# WORK INSTRUCTIONS
Take the material and output all of it exactly.

# GIVEN INFORMATION

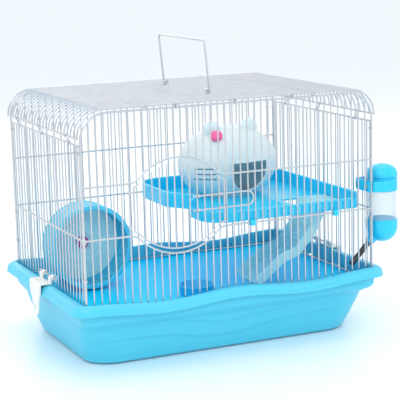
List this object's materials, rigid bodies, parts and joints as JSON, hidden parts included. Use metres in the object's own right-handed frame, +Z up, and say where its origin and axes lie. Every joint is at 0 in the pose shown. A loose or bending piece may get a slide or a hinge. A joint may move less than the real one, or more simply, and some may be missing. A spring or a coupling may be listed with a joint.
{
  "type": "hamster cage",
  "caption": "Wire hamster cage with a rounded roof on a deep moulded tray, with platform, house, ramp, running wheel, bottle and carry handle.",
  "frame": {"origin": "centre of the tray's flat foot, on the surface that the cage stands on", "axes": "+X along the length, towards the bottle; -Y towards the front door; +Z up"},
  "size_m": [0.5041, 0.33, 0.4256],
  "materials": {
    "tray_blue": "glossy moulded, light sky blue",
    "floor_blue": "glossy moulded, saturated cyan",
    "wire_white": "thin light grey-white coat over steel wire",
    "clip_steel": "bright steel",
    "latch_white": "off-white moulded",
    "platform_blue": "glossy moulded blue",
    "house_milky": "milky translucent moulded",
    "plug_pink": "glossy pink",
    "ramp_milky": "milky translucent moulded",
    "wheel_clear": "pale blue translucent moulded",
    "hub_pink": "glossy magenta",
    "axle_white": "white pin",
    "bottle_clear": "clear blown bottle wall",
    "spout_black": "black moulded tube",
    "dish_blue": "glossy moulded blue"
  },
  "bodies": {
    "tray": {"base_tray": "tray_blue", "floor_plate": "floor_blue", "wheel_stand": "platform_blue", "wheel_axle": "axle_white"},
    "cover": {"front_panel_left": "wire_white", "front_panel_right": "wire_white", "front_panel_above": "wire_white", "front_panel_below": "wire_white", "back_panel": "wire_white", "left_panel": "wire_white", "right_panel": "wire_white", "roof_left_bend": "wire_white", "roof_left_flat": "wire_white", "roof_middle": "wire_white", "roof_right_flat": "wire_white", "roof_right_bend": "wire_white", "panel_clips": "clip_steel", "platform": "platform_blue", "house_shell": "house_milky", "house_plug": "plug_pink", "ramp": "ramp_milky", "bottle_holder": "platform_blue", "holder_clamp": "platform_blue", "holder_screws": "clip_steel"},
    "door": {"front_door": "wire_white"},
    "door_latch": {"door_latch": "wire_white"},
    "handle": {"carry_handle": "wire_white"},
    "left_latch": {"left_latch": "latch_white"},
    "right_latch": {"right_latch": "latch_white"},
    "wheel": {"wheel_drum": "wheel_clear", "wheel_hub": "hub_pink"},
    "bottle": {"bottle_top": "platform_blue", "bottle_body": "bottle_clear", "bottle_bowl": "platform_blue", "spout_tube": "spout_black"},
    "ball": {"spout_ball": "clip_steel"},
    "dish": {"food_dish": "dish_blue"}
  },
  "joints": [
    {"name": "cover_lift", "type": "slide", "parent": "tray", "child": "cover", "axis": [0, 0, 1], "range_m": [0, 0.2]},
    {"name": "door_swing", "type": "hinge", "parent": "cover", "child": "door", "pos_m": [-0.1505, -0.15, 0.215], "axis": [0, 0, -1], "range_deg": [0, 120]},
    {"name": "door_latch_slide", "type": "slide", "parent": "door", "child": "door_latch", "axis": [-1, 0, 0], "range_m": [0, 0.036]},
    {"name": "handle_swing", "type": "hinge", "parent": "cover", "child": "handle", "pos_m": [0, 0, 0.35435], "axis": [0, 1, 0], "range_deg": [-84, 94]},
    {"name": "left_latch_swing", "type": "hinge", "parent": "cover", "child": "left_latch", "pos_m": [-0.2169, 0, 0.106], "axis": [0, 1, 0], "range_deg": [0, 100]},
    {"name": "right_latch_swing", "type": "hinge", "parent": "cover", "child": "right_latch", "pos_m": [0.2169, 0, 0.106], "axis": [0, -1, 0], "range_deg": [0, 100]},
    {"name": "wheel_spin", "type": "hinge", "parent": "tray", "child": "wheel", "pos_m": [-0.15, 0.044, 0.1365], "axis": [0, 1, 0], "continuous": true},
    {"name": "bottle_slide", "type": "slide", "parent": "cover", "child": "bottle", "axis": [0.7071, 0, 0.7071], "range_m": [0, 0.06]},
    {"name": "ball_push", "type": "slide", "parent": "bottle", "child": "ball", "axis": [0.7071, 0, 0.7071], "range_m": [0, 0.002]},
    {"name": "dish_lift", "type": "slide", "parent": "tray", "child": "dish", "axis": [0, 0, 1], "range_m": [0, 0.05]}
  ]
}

# TASK RESPONSE
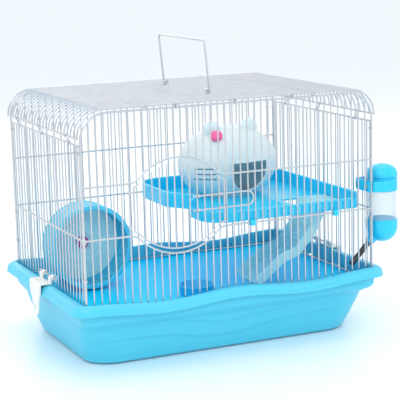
List this object's materials, rigid bodies, parts and joints as JSON, hidden parts included. Use metres in the object's own right-handed frame, +Z up, and say where its origin and axes lie. Every joint is at 0 in the pose shown. A loose or bending piece may get a slide or a hinge. A joint may move less than the real one, or more simply, and some may be missing. A spring or a coupling may be listed with a joint.
{
  "type": "hamster cage",
  "caption": "Wire hamster cage with a rounded roof on a deep moulded tray, with platform, house, ramp, running wheel, bottle and carry handle.",
  "frame": {"origin": "centre of the tray's flat foot, on the surface that the cage stands on", "axes": "+X along the length, towards the bottle; -Y towards the front door; +Z up"},
  "size_m": [0.5041, 0.33, 0.4256],
  "materials": {
    "tray_blue": "glossy moulded, light sky blue",
    "floor_blue": "glossy moulded, saturated cyan",
    "wire_white": "thin light grey-white coat over steel wire",
    "clip_steel": "bright steel",
    "latch_white": "off-white moulded",
    "platform_blue": "glossy moulded blue",
    "house_milky": "milky translucent moulded",
    "plug_pink": "glossy pink",
    "ramp_milky": "milky translucent moulded",
    "wheel_clear": "pale blue translucent moulded",
    "hub_pink": "glossy magenta",
    "axle_white": "white pin",
    "bottle_clear": "clear blown bottle wall",
    "spout_black": "black moulded tube",
    "dish_blue": "glossy moulded blue"
  },
  "bodies": {
    "tray": {"base_tray": "tray_blue", "floor_plate": "floor_blue", "wheel_stand": "platform_blue", "wheel_axle": "axle_white"},
    "cover": {"front_panel_left": "wire_white", "front_panel_right": "wire_white", "front_panel_above": "wire_white", "front_panel_below": "wire_white", "back_panel": "wire_white", "left_panel": "wire_white", "right_panel": "wire_white", "roof_left_bend": "wire_white", "roof_left_flat": "wire_white", "roof_middle": "wire_white", "roof_right_flat": "wire_white", "roof_right_bend": "wire_white", "panel_clips": "clip_steel", "platform": "platform_blue", "house_shell": "house_milky", "house_plug": "plug_pink", "ramp": "ramp_milky", "bottle_holder": "platform_blue", "holder_clamp": "platform_blue", "holder_screws": "clip_steel"},
    "door": {"front_door": "wire_white"},
    "door_latch": {"door_latch": "wire_white"},
    "handle": {"carry_handle": "wire_white"},
    "left_latch": {"left_latch": "latch_white"},
    "right_latch": {"right_latch": "latch_white"},
    "wheel": {"wheel_drum": "wheel_clear", "wheel_hub": "hub_pink"},
    "bottle": {"bottle_top": "platform_blue", "bottle_body": "bottle_clear", "bottle_bowl": "platform_blue", "spout_tube": "spout_black"},
    "ball": {"spout_ball": "clip_steel"},
    "dish": {"food_dish": "dish_blue"}
  },
  "joints": [
    {"name": "cover_lift", "type": "slide", "parent": "tray", "child": "cover", "axis": [0, 0, 1], "range_m": [0, 0.2]},
    {"name": "door_swing", "type": "hinge", "parent": "cover", "child": "door", "pos_m": [-0.1505, -0.15, 0.215], "axis": [0, 0, -1], "range_deg": [0, 120]},
    {"name": "door_latch_slide", "type": "slide", "parent": "door", "child": "door_latch", "axis": [-1, 0, 0], "range_m": [0, 0.036]},
    {"name": "handle_swing", "type": "hinge", "parent": "cover", "child": "handle", "pos_m": [0, 0, 0.35435], "axis": [0, 1, 0], "range_deg": [-84, 94]},
    {"name": "left_latch_swing", "type": "hinge", "parent": "cover", "child": "left_latch", "pos_m": [-0.2169, 0, 0.106], "axis": [0, 1, 0], "range_deg": [0, 100]},
    {"name": "right_latch_swing", "type": "hinge", "parent": "cover", "child": "right_latch", "pos_m": [0.2169, 0, 0.106], "axis": [0, -1, 0], "range_deg": [0, 100]},
    {"name": "wheel_spin", "type": "hinge", "parent": "tray", "child": "wheel", "pos_m": [-0.15, 0.044, 0.1365], "axis": [0, 1, 0], "continuous": true},
    {"name": "bottle_slide", "type": "slide", "parent": "cover", "child": "bottle", "axis": [0.7071, 0, 0.7071], "range_m": [0, 0.06]},
    {"name": "ball_push", "type": "slide", "parent": "bottle", "child": "ball", "axis": [0.7071, 0, 0.7071], "range_m": [0, 0.002]},
    {"name": "dish_lift", "type": "slide", "parent": "tray", "child": "dish", "axis": [0, 0, 1], "range_m": [0, 0.05]}
  ]
}